The Northrop Grumman NG-16 resupply vessel was released from the grip of the station’s robotic arm at 11:01 a.m. EST (1601 GMT) by a command from NASA’s Mission Control Center in Houston as both spacecraft sailed high over the South Pacific Ocean. The Cygnus spacecraft floated away from the International Space Station under the supervision of Matthias Maurer, an astronaut of the European Space Agency on the station’s Expedition 66 crew.Video: Watch astronauts capture Cygnus NG-16 in orbit
Cygnus will spend several weeks in space before being directed to re-enter the atmosphere on Dec. 15. During that time, ground controllers will deploy the Kentucky Re-Entry Probe Experiment, the latest in a series of autonomous experiments that run during the last few weeks of Cygnus missions.
This new experiment will “demonstrate a thermal protection system for spacecraft and their contents during re-entry in Earth’s atmosphere, which can be difficult to replicate in ground simulations,” NASA said in a statement.

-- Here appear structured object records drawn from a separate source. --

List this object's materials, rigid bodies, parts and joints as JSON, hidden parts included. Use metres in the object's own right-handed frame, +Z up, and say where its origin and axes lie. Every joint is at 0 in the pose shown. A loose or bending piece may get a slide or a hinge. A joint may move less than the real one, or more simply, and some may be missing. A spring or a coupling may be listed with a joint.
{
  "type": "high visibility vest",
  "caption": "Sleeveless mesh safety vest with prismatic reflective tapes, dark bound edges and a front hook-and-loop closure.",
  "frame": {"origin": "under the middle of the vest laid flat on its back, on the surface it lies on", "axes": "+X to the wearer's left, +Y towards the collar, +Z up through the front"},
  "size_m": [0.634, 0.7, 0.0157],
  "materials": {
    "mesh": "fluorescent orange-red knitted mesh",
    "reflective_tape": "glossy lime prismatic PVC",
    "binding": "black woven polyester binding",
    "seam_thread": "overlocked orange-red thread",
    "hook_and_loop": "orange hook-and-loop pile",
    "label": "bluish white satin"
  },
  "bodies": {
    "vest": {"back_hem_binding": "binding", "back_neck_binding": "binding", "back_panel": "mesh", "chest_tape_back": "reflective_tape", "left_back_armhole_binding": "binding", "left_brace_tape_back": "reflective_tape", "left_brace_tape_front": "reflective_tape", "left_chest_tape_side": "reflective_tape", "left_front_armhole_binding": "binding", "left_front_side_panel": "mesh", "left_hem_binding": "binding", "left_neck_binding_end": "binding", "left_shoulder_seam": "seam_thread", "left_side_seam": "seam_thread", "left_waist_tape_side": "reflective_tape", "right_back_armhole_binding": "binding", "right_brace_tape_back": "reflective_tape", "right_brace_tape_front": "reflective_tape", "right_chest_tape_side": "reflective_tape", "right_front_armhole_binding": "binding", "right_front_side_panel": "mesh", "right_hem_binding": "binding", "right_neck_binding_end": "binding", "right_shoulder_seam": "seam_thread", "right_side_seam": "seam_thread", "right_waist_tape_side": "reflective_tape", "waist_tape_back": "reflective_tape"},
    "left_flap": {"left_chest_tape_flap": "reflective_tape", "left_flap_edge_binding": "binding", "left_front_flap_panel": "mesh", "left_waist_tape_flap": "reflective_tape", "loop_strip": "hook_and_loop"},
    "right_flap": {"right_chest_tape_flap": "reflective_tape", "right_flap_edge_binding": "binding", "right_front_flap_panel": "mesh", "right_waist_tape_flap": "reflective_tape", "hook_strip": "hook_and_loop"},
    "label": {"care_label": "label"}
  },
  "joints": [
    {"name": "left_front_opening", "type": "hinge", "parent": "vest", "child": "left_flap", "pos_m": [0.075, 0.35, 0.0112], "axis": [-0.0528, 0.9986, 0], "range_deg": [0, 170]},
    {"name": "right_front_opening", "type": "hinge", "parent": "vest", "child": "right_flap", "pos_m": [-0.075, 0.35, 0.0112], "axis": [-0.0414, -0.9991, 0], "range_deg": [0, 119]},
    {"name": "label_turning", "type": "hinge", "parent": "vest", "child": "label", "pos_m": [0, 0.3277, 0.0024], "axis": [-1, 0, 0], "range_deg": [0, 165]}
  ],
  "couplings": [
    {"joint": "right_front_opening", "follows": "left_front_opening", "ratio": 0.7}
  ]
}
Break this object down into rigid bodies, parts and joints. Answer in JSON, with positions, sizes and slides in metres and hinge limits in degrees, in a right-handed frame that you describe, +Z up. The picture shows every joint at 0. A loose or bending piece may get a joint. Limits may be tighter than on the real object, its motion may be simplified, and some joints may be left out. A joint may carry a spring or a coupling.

Cygnus arrived at the ISS on Aug. 12 hauling its biggest delivery yet, with four tons of stuff. The Cygnus supply ship was christened the S.S. Ellison Onizuka in honor of the first Asian American astronaut Ellison Onuzuka, who was killed along with six others in the Challenger shuttle disaster in 1986.
The spacecraft arrived with more than 8,200 lbs. (3,720 kilograms) of supplies, equipment and experiments, the biggest ever cargo delivery to the station by a Cygnus spacecraft. The delivery included new hardware, a carbon dioxide scrubber for ensuring breathable air, and equipment for the station’s upgraded solar arrays. Experiments included a slime mold (a brainless blob) and two payloads to examine human muscle cells in space.
The mission was the 15th operational resupply launch to the space station by Northrop Grumman since 2014. Earlier launches were overseen by Orbital Sciences and Orbital ATK, which Northrop Grumman later acquired.
“The Cygnus system has evolved from being just a cargo delivery service to a high performing science platform,” said Northrop Grumman’s Steve Krein, vice president, civil and commercial space, tactical space systems, said in a statement. “We continue to develop these capabilities to include the installation of environmental control systems and other upgrades to support the lunar orbiting Habitation and Logistics Outpost, or HALO.”
The HALO project is a habitation module for NASA’s planned Gateway space station around the moon for future Artemis astronauts. Northrop Grumman is using its experience with Cygnus to design the HALO module.
The next U.S. cargo ship to visit the space station will be a SpaceX Cargo Dragon spacecraft, which is slated to launch in late December.